At most parks, I've been able to check in earlier. As long as the earlier party is gone they haven't given me any hassles. I plan on getting there about 1ish (depending on the fams sechedule). Ater all, I have to get SOME prefishing in!


----------



## Popeye

Worse case scenario, I'll launch the boat and go fishing and have the wife drive around the park until the spot opens up. That or stop and offer to help pack the people's stuff... :mrgreen:


----------



## FishyItch

I was cruising the Wisconsin DNR website looking for some other stuff and came across this page...

https://dnr.wi.gov/fish/fishingtournaments/

It outlines regulations for fishing tournaments. I'm sure we're fine, but I wanted to post it anyway. I really only skimmed some of the information, but it might be something to look into.


----------



## wasilvers

FishyItch said:


> I was cruising the Wisconsin DNR website looking for some other stuff and came across this page...
> 
> https://dnr.wi.gov/fish/fishingtournaments/
> 
> It outlines regulations for fishing tournaments. I'm sure we're fine, but I wanted to post it anyway. I really only skimmed some of the information, but it might be something to look into.



Thanks- this is the reason we did the first one in IL, no such restrictions. We are fine as long as we stay under 20 boats and don't have an offsite weigh-in  I'd be real happy to hit 21 boats, especially since we are in the northern part of the U.S. 
Also we don't hit the WI "no culling" rule because we are only weighing 3 bass when there is a statewide limit of 5 bass per day. So you can keep 3 in the livewell, and collect 2 'kicker fish' and still be legal in WI and the tourney  Also, I've fished a few 5 bass limit tourneys and have yet to have anyone tell me I couldn't release a bass to live another day up here. 
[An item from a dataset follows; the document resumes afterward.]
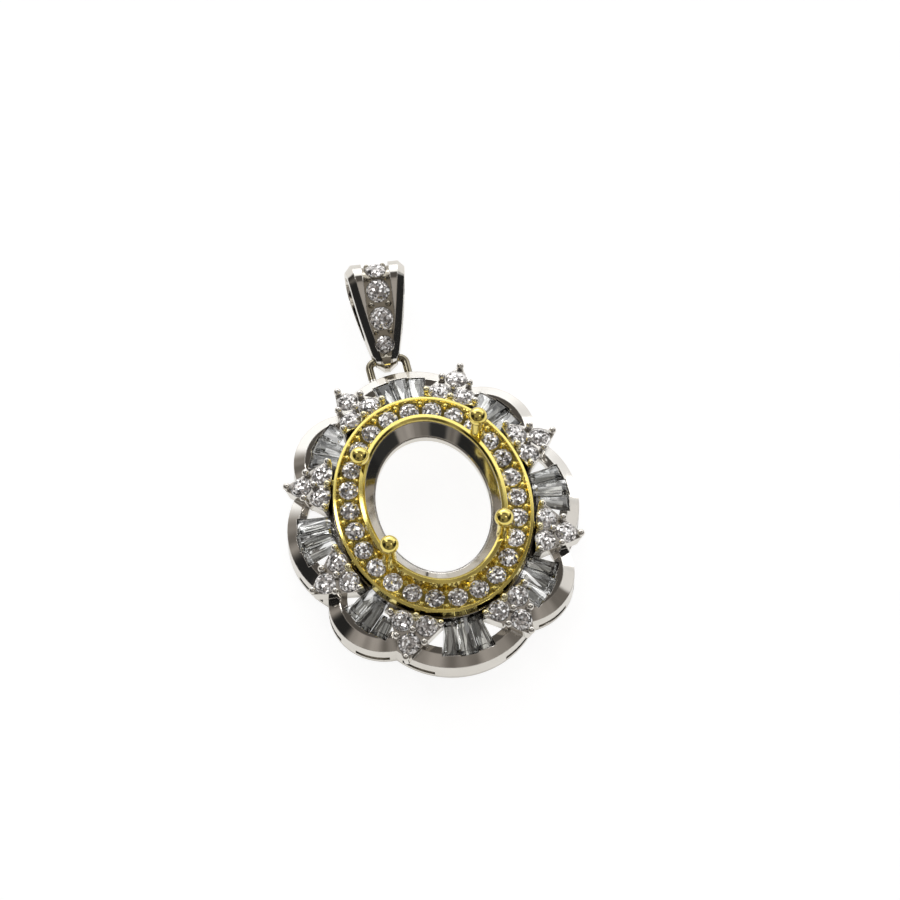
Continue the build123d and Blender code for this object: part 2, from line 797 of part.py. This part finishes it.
with BuildPart() as bail:
    extrude(bail_side(0), amount=2 * bail_top_half_width, both=True)
    with BuildSketch(bail_plane):
        with BuildLine():
            side_line = ThreePointArc(
                (bail_tip_half_width, -bail_tip_radius),
                (bail_waist_half_width, bail_waist_along),
                (bail_top_half_width, bail_length + bail_top_radius),
            )
            other_line = mirror(side_line, about=Plane.YZ)
            Line(side_line @ 0, other_line @ 0)
            Line(side_line @ 1, other_line @ 1)
        make_face()
    extrude(amount=3 * bail_top_radius, both=True, mode=Mode.INTERSECT)

    # Sloping facets along both sides of the front
    rims = []
    for edge in bail.edges():
        middle = bail_plane.to_local_coords(edge.center())
        if middle.Z > bail_rise / 2 and abs(middle.X) > bail_tip_half_width / 2:
            rims.append(edge)
    chamfer(rims, length=bail_facet)

    # Passage for the chain between the legs, and the hole for the ring
    with BuildSketch(side_plane):
        with Locations((bail_loop_start + bail_loop_radius, 0)):
            Circle(bail_loop_radius)
        with Locations((bail_length, bail_rise - (bail_front_leg - bail_back_leg) / 2)):
            Circle(bail_top_radius - (bail_front_leg + bail_back_leg) / 2)
        make_hull()
    extrude(amount=2 * bail_top_half_width, both=True, mode=Mode.SUBTRACT)
    with BuildSketch(side_plane):
        Circle(ring_wire / 2 + bail_hole_clearance)
    extrude(amount=2 * bail_top_half_width, both=True, mode=Mode.SUBTRACT)

    # Sunk channel with beads and seats
    add(bail_channel.part, mode=Mode.SUBTRACT)
    for first, second in zip(bail_stones, bail_stones[1:]):
        between = bail_place((first.along + second.along) / 2, bail_channel_depth)
        aside = bail_bead_share * (first.size + second.size) / 2
        with Locations(between.location):
            with Locations((aside, 0), (-aside, 0)):
                Sphere(bail_bead_radius)
    with Locations(bail_place(bail_end_bead_along, bail_channel_depth).location):
        Sphere(bail_end_bead_radius)
    with Locations(bail_place(bail_top_bead_along, bail_channel_depth).location):
        aside = bail_bead_share * bail_stones[0].size
        with Locations((aside, 0), (-aside, 0)):
            Sphere(bail_bead_radius)
    for stone in bail_stones:
        depth = (crown_share + girdle_share + pavilion_share) * stone.size + stone_clearance
        with Locations(bail_place(stone.along, bail_stone_sink).location):
            add(stone_seat(stone.size, depth), mode=Mode.SUBTRACT)
bail.part.label = "bail"

# Graduated stones down the front of the bail
bail_gems = []
for count, stone in enumerate(bail_stones):
    with BuildPart() as gem:
        with Locations(bail_place(stone.along, bail_stone_sink).location):
            add(brilliant(stone.size))
    gem.part.label = f"bail_stone_{count + 1}"
    bail_gems.append(gem.part)

os.makedirs("parts", exist_ok=True)
export_step(gold_halo.part, "parts/gold_halo.step")
export_step(halo_stones.part, "parts/halo_stones.step")
export_step(white_frame.part, "parts/white_frame.step")
export_step(bail.part, "parts/bail.step")
for piece in trio_groups + baguettes + bail_gems:
    export_step(piece, f"parts/{piece.label}.step")
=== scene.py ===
import bpy
import math
from collections import namedtuple
from mathutils import Matrix, Vector


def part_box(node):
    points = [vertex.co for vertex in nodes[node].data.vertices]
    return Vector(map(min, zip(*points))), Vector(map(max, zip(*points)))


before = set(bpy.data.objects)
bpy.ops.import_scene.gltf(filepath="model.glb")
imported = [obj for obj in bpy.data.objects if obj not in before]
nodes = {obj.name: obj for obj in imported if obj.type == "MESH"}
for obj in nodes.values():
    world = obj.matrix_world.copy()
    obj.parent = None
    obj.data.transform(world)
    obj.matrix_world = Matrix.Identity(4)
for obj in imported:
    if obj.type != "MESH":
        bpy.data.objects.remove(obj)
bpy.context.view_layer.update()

MM = 0.001

# Polished metal: long waves of the hand polish, fine grain, soft edges, painted shade in the
# hollows
WAVE_SCALE = 420.0
GRAIN_SCALE = 5200.0
EDGE_RADIUS = 0.08 * MM
HOLLOW_SHADE_REACH = 0.6 * MM
HOLLOW_SHADE_OPENNESS = (0.15, 0.75)

# Oval band in which the white prongs stand next to the gold ring
RING_TINT_HALF_WIDTH = 6.62 * MM
RING_TINT_HALF_LENGTH = 8.05 * MM
RING_TINT_BAND = (0.80, 1.08)
RING_TINT_BOTTOM = 2.95 * MM
RING_TINT_COLOR = (0.93, 0.86, 0.56)

# The soldered ring is the white metal past this distance from the middle
SOLDER_START = 10.62 * MM
SOLDER_COLOR = (0.30, 0.27, 0.20)

# Channel of the bail: distances along it from its last stone, and its half width there
CHANNEL_ALONG = (-0.9 * MM, 1.6 * MM)
CHANNEL_HALF_WIDTH = (0.40 * MM, 0.86 * MM)
CHANNEL_BOTTOM = 1.25 * MM
# Colour of the painted shade on the channel floor
CHANNEL_SHADE_COLOR = (0.40, 0.37, 0.31)

# The pattern of a long stone is drawn out along it, so its lengths count this share only
CELL_STRETCH = 0.14

# White paper floor, and how far from the middle its reflection fades
FLOOR_SIZE = 1.2
FLOOR_FADE = (0.05, 0.16)

# Camera at the angle of the photograph: it looks at a place beside the middle of the oval
CAMERA_AZIMUTH = -13.39
CAMERA_ELEVATION = 62.92
CAMERA_DISTANCE = 333.33 * MM
CAMERA_RIGHT = 1.0495 * MM
CAMERA_UP = 3.293 * MM
CAMERA_MIDDLE = (0.0, 0.0, 3.6 * MM)
CAMERA_LENS = 212.16
CAMERA_SENSOR = 36.0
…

Thanks for checking though, it's good to have another set of eyes on keeping you legal!


----------



## Popeye

Just gave the Wiscoland DNR my $86.00


----------



## wasilvers

Popeye said:


> Just gave the Wiscoland DNR my $86.00



:shock: What did you buy? :shock: I thought a 4 day license is $20, or max was $65 for a family year long non-resident. Yikes!


----------



## Popeye

wasilvers said:


> Popeye said:
> 
> 
> 
> Just gave the Wiscoland DNR my $86.00
> 
> 
> 
> 
> :shock: What did you buy? :shock: I thought a 4 day license is $20, or max was $65 for a family year long non-resident. Yikes!
Click to expand...


$65 family license
$10 inland trout
$10 Great Lakes
$1 processing fee

Wife won't be trout fishing so I saved $20 by not needing stamps for her.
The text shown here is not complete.